Top

I-T to levy 137 per cent penalty on black money recovery

The department says tax dodgers can come clean by paying 50 per cent on bank deposits post demonetisation.

Chandigarh: Black money holders will have to bear taxes and penalties amounting to as high as 137 per cent if they do not admit to or fail to explain the source of undisclosed income after being raided, the income tax department today said.

However, the total levy can touch 107.25 per cent if the undisclosed income is admitted during search operations and that income substantiated, the department said in a release, adding the tax dodgers can come clean by paying 50 per cent on bank deposits post demonetisation.

If one fails to admit his unexplained income during the course of search and in case, taxes are not paid and he does not substantiate the manner in which income is earned, then the tax incidence will be 137.25 per cent, the tax department said in a release.

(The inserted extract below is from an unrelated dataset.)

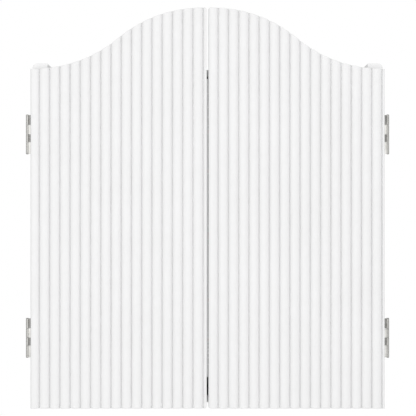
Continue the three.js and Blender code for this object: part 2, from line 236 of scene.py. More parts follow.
zincLook = {"bright": (0.62, 0.64, 0.66), "dull": (0.48, 0.5, 0.53), "gloss": (0.28, 0.45)}


def zincPlate(name):
    finish = Finish(name, **{"Metallic": 1.0})
    spangle = finish.cells(180.0, out="Color")
    patches = finish.node("SeparateColor", None, {0: spangle})
    colour = finish.blend(patches, rgba(*zincLook["bright"]), rgba(*zincLook["dull"]))
    scuffs = finish.noise(300.0, 4.0, (1, 1, 6))
    finish.relief([(scuffs, 0.00003)])
    return finish.done(colour, finish.ramp(scuffs, 0.3, 0.7, *zincLook["gloss"]))


wireLook = {"bright": (0.72, 0.72, 0.72), "dull": (0.55, 0.55, 0.56), "gloss": (0.2, 0.36)}


def brightWire(name):
    finish = Finish(name, **{"Metallic": 1.0})
    drawn = finish.noise(500.0, 3.0)
    colour = finish.blend(drawn, rgba(*wireLook["bright"]), rgba(*wireLook["dull"]))
    finish.relief([(drawn, 0.00002)])
    return finish.done(colour, finish.ramp(drawn, 0.3, 0.7, *wireLook["gloss"]))


bandLook = {"enamel": (0.012, 0.012, 0.013), "rubbedAndShadeFree": (0.05, 0.05, 0.052), "gloss": (0.3, 0.5)}


def blackBand(name):
    # black enamel on a rolled steel band, rubbed a little along its edges
    finish = Finish(name, **{"Specular IOR Level": 0.5})
    peel = finish.noise(350.0, 3.0)
    rub = finish.ramp(finish.noise(45.0, 5.0), 0.6, 0.75)
    colour = finish.blend(rub, rgba(*bandLook["enamel"]), rgba(*bandLook["rubbedAndShadeFree"]))
    finish.relief([(peel, 0.00006)])
    return finish.done(colour, finish.ramp(rub, 0.0, 1.0, *bandLook["gloss"]))


sisalDyes = {
    "black": ((0.007, 0.0068, 0.0065), (0.021, 0.02, 0.018)),
    "cream": ((0.58, 0.47, 0.29), (0.4, 0.305, 0.17)),
    "red": ((0.42, 0.02, 0.018), (0.26, 0.012, 0.012)),
    "green": ((0.012, 0.19, 0.06), (0.008, 0.1, 0.035)),
}


def dyedSisal(name, dye):
    # end-on fibre bundles, so the face is a mat of tiny dots with a few paler ends
    finish = Finish(name, **{"Sheen Weight": 0.08, "Sheen Roughness": 0.6, "Specular IOR Level": 0.15})
    bundles = finish.cells(1500.0, out="Color")
    ends = finish.node("SeparateColor", None, {0: bundles})
    patches = finish.noise(38.0, 5.0)
    amount = finish.ramp(ends * 0.55 + patches * 0.45, 0.25, 0.8)
    colour = finish.blend(amount, rgba(*dye[0]), rgba(*dye[1]))
    dots = finish.cells(1500.0)
    pricks = finish.ramp(finish.cells(230.0), 0.0, 0.12, 0.0, 1.0)
    finish.relief([(patches, 0.0006), (dots, 0.0003), (pricks, 0.0002)])
    return finish.done(colour, finish.ramp(ends, 0.0, 1.0, 0.82, 0.98))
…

However, if undisclosed income is admitted during search, taxes are paid and return is filed before the specified date declaring this income and assessee substantiates the manner in which income is earned, then the tax rate will be 107.25 per cent, the release added.

"We are asking people to declare their undisclosed cash deposits in banks, post offices which have not been subject to tax earlier under Pradhan Mantri Garib Kalyan Yojna, 2016 (the scheme)," Principal Chief Commissioner of Income Tax (NWR) Rajendra Kumar said here today.

This scheme which has come into effect on December 17 shall remain open for declarations up to March 31, 2017, he said. If the income is not admitted during search and the assessee is not able to substantiate the earning, it will attract 60 per cent tax, 60 per cent penalty, 15 per cent surcharge, 3 per cent education cess surcharge - amounting to 137.25 per cent.

In case, the income is admitted during search and the assessee is able to substantiate the earning, it will attract 60 per cent tax, 30 per cent penalty, 15 per cent surcharge, 3 per cent education cess surcharge - totalling to 107.25 per cent.

The Taxation Laws (Second Amendment) Act, 2016 has amended the penalty provisions in respect of search and seizure cases, the release said. The existing slab for penalty of 10 per cent, 20 per cent and 60 per cent of income levied under section 271AAB has been rationalized to 30 per cent of income, if the income is admitted and taxes are paid. Otherwise, a penalty at the rate of 60 per cent of income shall be levied, the department said in the release.

Officials said the department will keep an eye on the deposits in excess of Rs 2.50 lakh made in saving accounts and Rs 12.50 lakh in current accounts post demonetisation. They said banks would provide complete information regarding such bank deposits to the income tax department by January 31.

"Then from February onwards, the notices will be sent to people in whose accounts suspicious transactions are detected," officials said. Officials also said the department could also keep a tab on such transactions where "racketeering" could have taken place.

"There can be the possibility that some might have deposited less than Rs 2.50 lakh in multiple accounts, for example Rs 2.25 lakh to hoodwink the tax authorities," the officials added.

According to the release, not declaring undisclosed cash or deposits under the scheme but showing it as income in the tax return form would lead to a total levy of 77.25 per cent in taxes and penalty.

In case, the disclosure is not made either using the scheme or in return, a further 10 per cent penalty on tax will be levied followed by prosecution totaling to 83.25 per cent, the release added.

Department officials said one could avail PMGKY scheme by paying 50 per cent tax and setting aside the 25 per cent of the remaining undisclosed amount for 4 years.